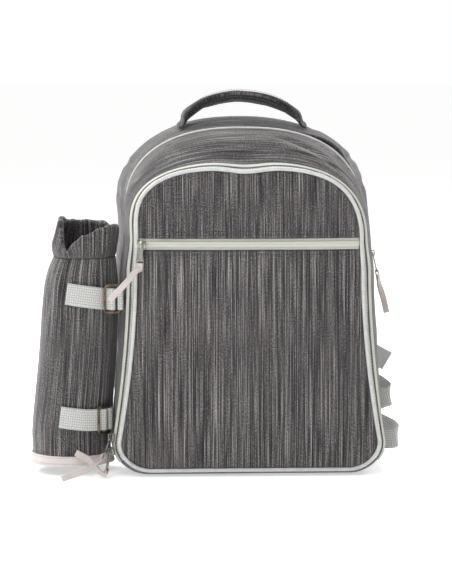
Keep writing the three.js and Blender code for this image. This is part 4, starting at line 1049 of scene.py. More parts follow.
def gusset_relief(edges, creases, seed, height):
    low, high = edges

    def relief(depth, turn, face):
        run = turn * ROUND
        from_low = np.abs(depth - low(turn)) * BAG_DEPTH
        from_high = np.abs(high(turn) - depth) * BAG_DEPTH
        made = seam_pucker(from_low, run, height, seed) + seam_pucker(from_high, run, height, seed + 5)
        slack = np.minimum(from_low, from_high)
        broad = cloth_noise(run / 62, depth * BAG_DEPTH / 30, seed + 9)
        broader = cloth_noise(run / 130, depth * BAG_DEPTH / 70, seed + 10)
        made += (1.1 * broad + 1.0 * broader) * ease(slack, 2, 18)
        for line, width, deep in creases:
            flat = [(t * ROUND, d * BAG_DEPTH) for t, d in line]
            made += crease(run, depth * BAG_DEPTH, flat, width, deep) * ease(slack, 0, 5)
        on_ground = 1 - ease(face[..., 2], 1, 8)
        made = np.where(made > 0, made * (1 - on_ground), made * (1 - 0.7 * on_ground))
        rolled = 1.3 * np.exp(-((np.minimum(from_low, from_high) / 1.1) ** 2))
        return made - rolled

    return relief


class COOLER_OT_gussets(bpy.types.Operator):
    """Make the padded side walls of the two compartments, with their creases and puckers"""

    bl_idname = "cooler.gussets"
    bl_label = "Side walls"

    def execute(self, context):
        looks = looks_of(context)
        cloth = finish("charcoal_heather", heather, looks)
        turns = np.arange(360) / 360
        height = looks.pucker / MM
        front = lambda turn: ZIP_DEPTHS[0] + 0 * turn
        main = lambda turn: MAIN_BEFORE + 0 * turn
        back = lambda turn: BACK_EDGE + 0 * turn
        visible = lambda turn: ZIP_DEPTHS[3] + 0 * turn
        for name, low, high, edges, creases, seed in (
            ("front_wall", front, main, (visible, main), FRONT_CREASES, 11),
            ("back_wall", groove, back, (groove, back), BACK_CREASES, 31),
        ):
            steps = np.linspace(0, 1, 40)[:, None]
            depths = mix(low(turns)[None], high(turns)[None], steps)
            bare = gusset_relief(edges, creases, seed, height)

            def relief(depth, turn, face, bare=bare, name=name):
                if name == "front_wall":
                    return bare(depth, turn, face) * ease((depth - ZIP_DEPTHS[3]) * BAG_DEPTH, -1, 3)
                lip = gape(turn) * GROOVE_RISE * (1 - ease((depth - groove(turn)) * BAG_DEPTH, 0, 9))
                return bare(depth, turn, face) + lip

            made = wall(depths, turns, relief, lift=-CLOTH_WALL)
            node = name.replace("wall", "gusset")
            obj = make(name, made, cloth, node)
        return {"FINISHED"}


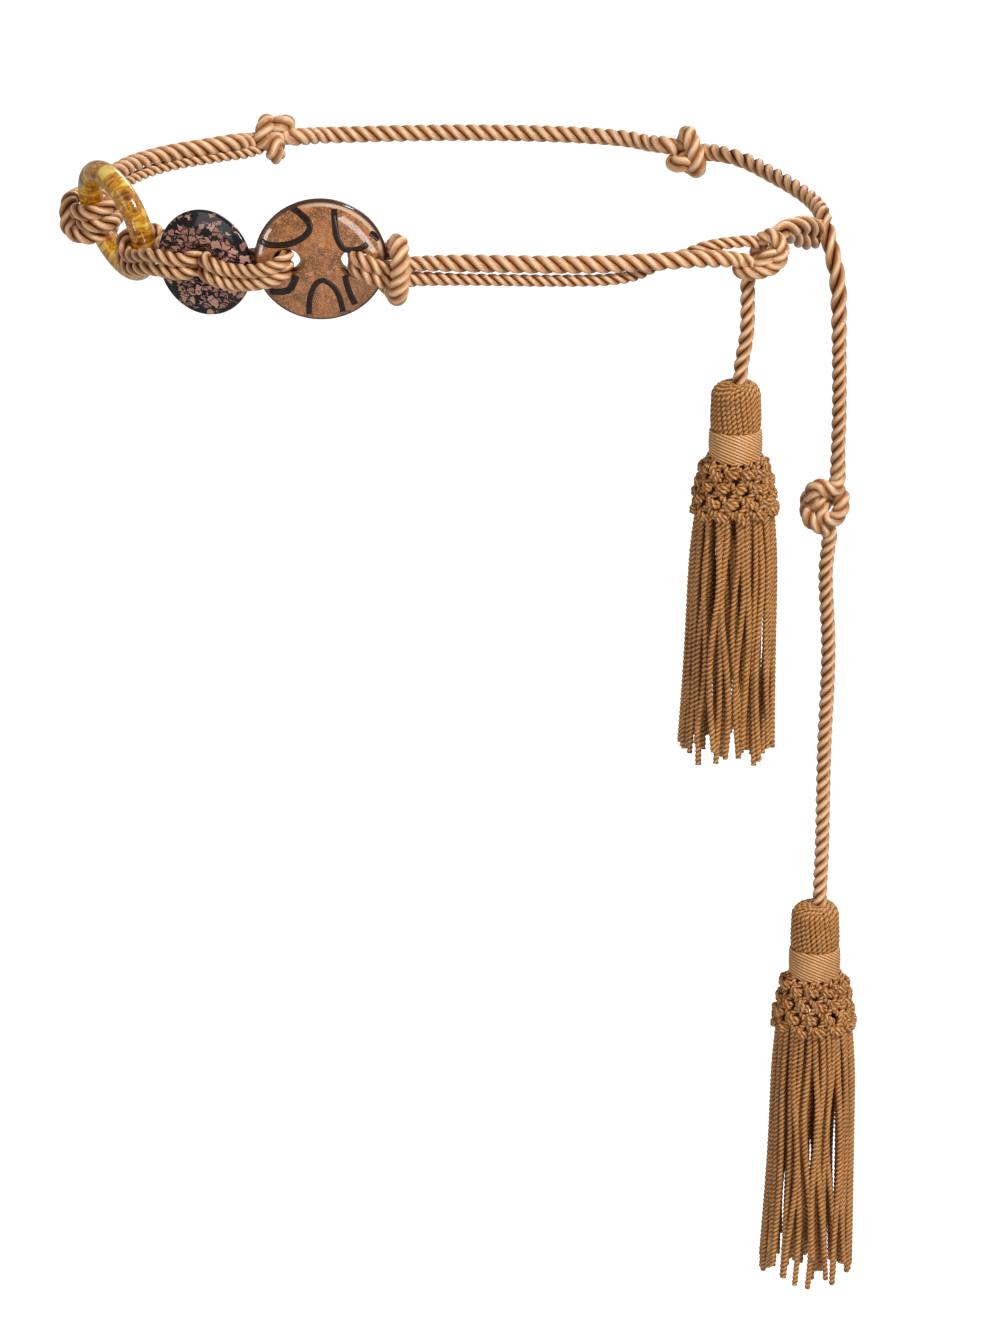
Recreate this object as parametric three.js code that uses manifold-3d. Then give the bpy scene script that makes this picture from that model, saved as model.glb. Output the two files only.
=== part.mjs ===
// Rope belt: twisted satin cord knotted into a waist loop, joined in front by a glass ring and
// two glass discs that rope links tie together, with two hanging ends that carry tassels.
// Millimetres, +Z up, -Y to the wearer's front. The origin is the middle of the waist.
import * as THREE from "three";
import { mergeVertices } from "three/addons/utils/BufferGeometryUtils.js";
import Module from "manifold-3d";

const wasm = await Module();
wasm.setup();

// Clearance between pieces that touch
const GAP = 0.3;

// Rope diameters: the doubled stretches untwist one strand and over-twist the other
const THICK = 6.4;
const THIN = 4.0;
const HANGING = 5.4;
const KNOTTED = 5.6;
const KNOT_STEP = 0.7;
const LINK = 4.0;
const HITCH = 5;

// Heights of the two strands where the rope is doubled: a little light shows between them
const PAIR_GAP = 0.7;
const PAIR = (THICK + THIN) / 2 + PAIR_GAP;
const THICK_Z = 2.5;
const BACK_THICK_Z = 2.1;
const BACK_THIN_Z = BACK_THICK_Z - (THICK + THIN) / 2 - 0.5 * PAIR_GAP;
const THIN_Z = THICK_Z - PAIR;

// Glass ring, leaning with its top to the wearer's right
const RING_RADIUS = 18.9;
const RING_WALL = 8.6;
const RING_CENTRE = [-117.5, -30, 0];
const RING_NORMAL = [0.86, 0.41, 0.31];

// Lens-shaped glass discs: a rope link passes through each hole
const HOLE_CLEARANCE = 1.1;
const TURN_GAP = 0.8;
const speckled = {
  diameter: 36.6, thickness: 6, edge: 2.4, centre: [-84, -82, 0.2], normal: [-0.48, -0.88, 0],
  holes: [0], hole: 2.42 * LINK + 2 * HOLE_CLEARANCE,
};
const patterned = {
  diameter: 45, thickness: 7, edge: 2.6, centre: [-43, -92, 4.1], normal: [0, -0.986, -0.165],
  holes: [-12, 12], hole: 2 * LINK + TURN_GAP + HOLE_CLEARANCE,
};

// Tassels: shared sizes, then each one's head top and whole length
const HEAD_DIAMETER = 17.8;
const HEAD_HEIGHT = 17;
const ROPE_ENTRY = 1.6;
const BAND_DIAMETER = 18.6;
const BAND_HEIGHT = 8.8;
const NET_DIAMETER = 30;
const NET_HEIGHT = 20;
const SKIRT_TOP_DIAMETER = 20;
const SKIRT_DIAMETER = 33;
const SKIRT_LOCKS = 14;
const tassels = [
  { name: "short_tassel", top: [104, -76, -46.6], length: 142 },
  { name: "long_tassel", top: [136.9, -36.6, -259.8], length: 151 },
];

const rope = new THREE.MeshStandardMaterial({ color: 0xc08b58, roughness: 0.45, metalness: 0 });
const tasselThread = new THREE.MeshStandardMaterial({ color: 0xa87845, roughness: 0.5, metalness: 0 });
const amberGlass = new THREE.MeshStandardMaterial({ color: 0xc98a2e, roughness: 0.08, metalness: 0 });
const speckledGlass = new THREE.MeshStandardMaterial({ color: 0x2b1a16, roughness: 0.08, metalness: 0 });
const copperGlass = new THREE.MeshStandardMaterial({ color: 0xa8764f, roughness: 0.08, metalness: 0 });

const belt = new THREE.Group();

function vector([x, y, z]) {
  return new THREE.Vector3(x, y, z);
}

function addPiece(name, geometry, material) {
  const mesh = new THREE.Mesh(geometry, material);
  mesh.name = name;
  belt.add(mesh);
  return mesh;
}

// Rope as a round tube along a route, closed at both ends
function tube(route, diameter, stepLength = 2.2) {
  const curve = new THREE.CatmullRomCurve3(route, false, "centripetal");
  const steps = Math.max(2, Math.round(curve.getLength() / (stepLength * diameter)));
  const sides = diameter < 5 ? 8 : 10;
  const section = new THREE.Shape();
  for (let side = 0; side < sides; side++) {
    const angle = (2 * Math.PI * side) / sides;
    const x = (diameter / 2) * Math.cos(angle);
    const y = (diameter / 2) * Math.sin(angle);
    if (side === 0) section.moveTo(x, y);
    else section.lineTo(x, y);
  }
  return new THREE.ExtrudeGeometry(section, { steps, extrudePath: curve, bevelEnabled: false });
}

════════

> EXERCISE
Count how many lines in the data above hold the string "code", and give the number with no other words.

> CORRECT RESPONSE
2